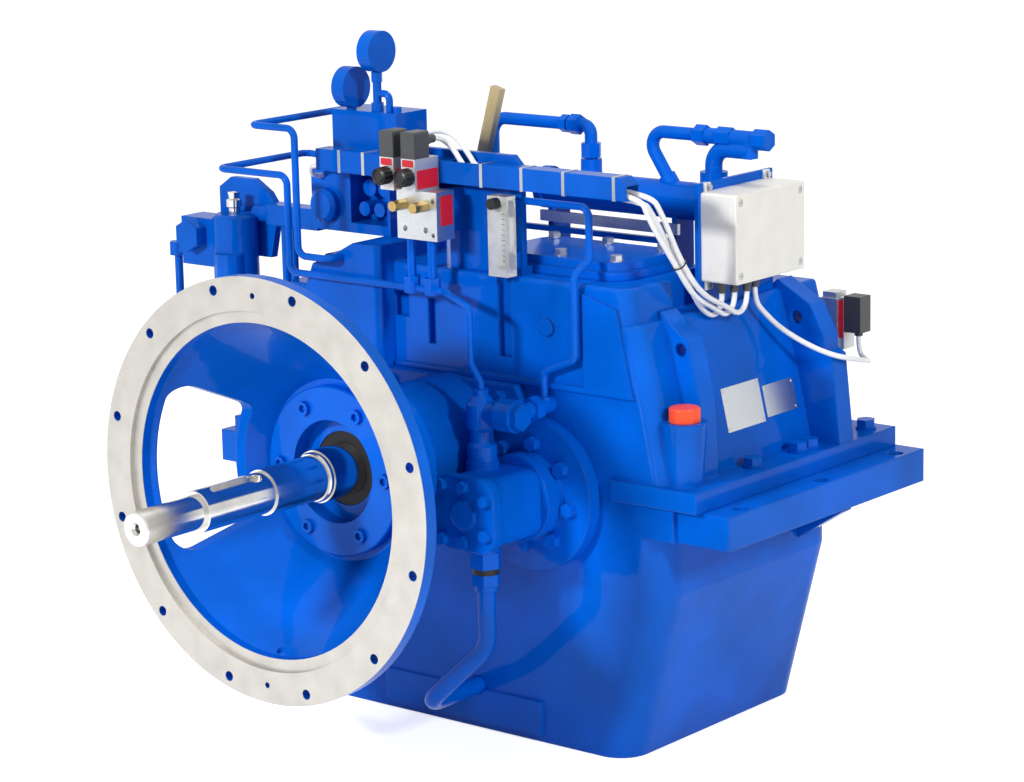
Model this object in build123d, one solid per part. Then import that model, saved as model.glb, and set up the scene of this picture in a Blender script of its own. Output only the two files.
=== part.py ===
from build123d import *
import os
from math import acos, atan2, cos, degrees, pi, radians, sin, sqrt, tan

# Marine reversing gearbox, in millimetres.
# The origin is the centre of the bell flange's front face, on the input shaft's axis.
# -Y points to the engine, +X to the right seen from the engine, +Z up.

# Clearances
seat = 0.3
running = 0.05
bolt_play = 0.4

# Bell housing
flange_radius = 280
flange_thickness = 20
flange_bolt_circle = 530.2
flange_bolt_count = 12
flange_bolt_hole = 13.5
flange_dowel_circle = 512
flange_dowel_hole = 8
pilot_radius = 236
pilot_depth = 6
throat_radius = 220
cone_wall = 13
hub_radius = 122
hub_front = 152
hub_plate = 28
neck_radius = 90
neck_step_radius = 118
neck_step_end = 210
foot_radius = 150
foot_thickness = 20
foot_bolt = 12
foot_bolt_angles = (35, 145, 180, 215, 250)
window_height = 244
window_inner_height = 154
window_margin = 8
window_end = 122
window_corner = 18
drain_hole = 9
drain_y = 27

# Bearing retainer in the bell's hub
retainer_radius = 114
retainer_thickness = 14
retainer_sink = 6
retainer_spigot = 82
retainer_bore = 69
retainer_screw_circle = 184
retainer_screw_count = 6
retainer_screw = 12
seal_radius = 50
seal_y = 164
seal_width = 12

# Case castings
case_front = 385
case_rear = 850
upper_rear = 799
case_corner = 24
split_height = -50
wall = 14
foot_half_width = 370
waist_step = 32
waist_half_width = foot_half_width - waist_step
waist_height = 88
deck_height = 185
deck_half_width = 312
brow_height = 232
brow_right = 300
brow_left = -232
brow_depth = 95
valve_seat_front = 355
valve_seat_right = -104
pad_right = 275
pad_rear = 590
ledge_overhang = 42
ledge_half_width = foot_half_width + ledge_overhang
ledge_top = -22
ledge_front = 378
filler_inset = 2
filler_x = foot_half_width - filler_inset
ledge_lug = 140
step_depth = 5
groove_depth = 12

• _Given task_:
Quote exactly the first line of the data and every line after it through the one holding "bolt_play = 0.4".

• _Task solution_:
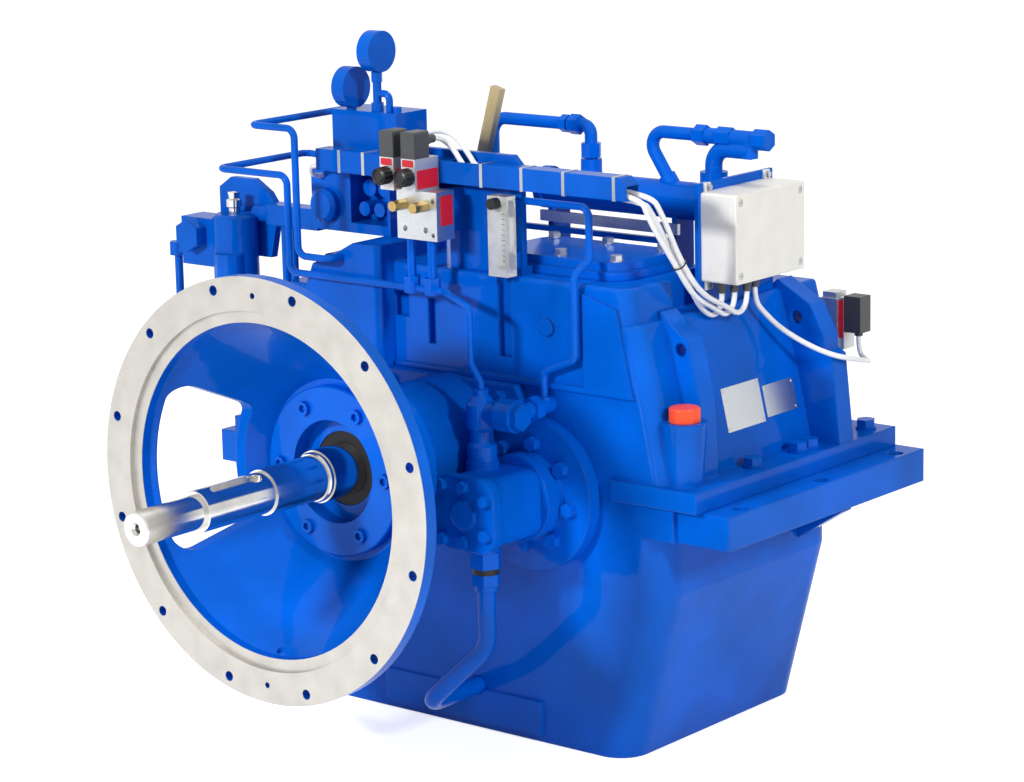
Model this object in build123d, one solid per part. Then import that model, saved as model.glb, and set up the scene of this picture in a Blender script of its own. Output only the two files.
=== part.py ===
from build123d import *
import os
from math import acos, atan2, cos, degrees, pi, radians, sin, sqrt, tan

# Marine reversing gearbox, in millimetres.
# The origin is the centre of the bell flange's front face, on the input shaft's axis.
# -Y points to the engine, +X to the right seen from the engine, +Z up.

# Clearances
seat = 0.3
running = 0.05
bolt_play = 0.4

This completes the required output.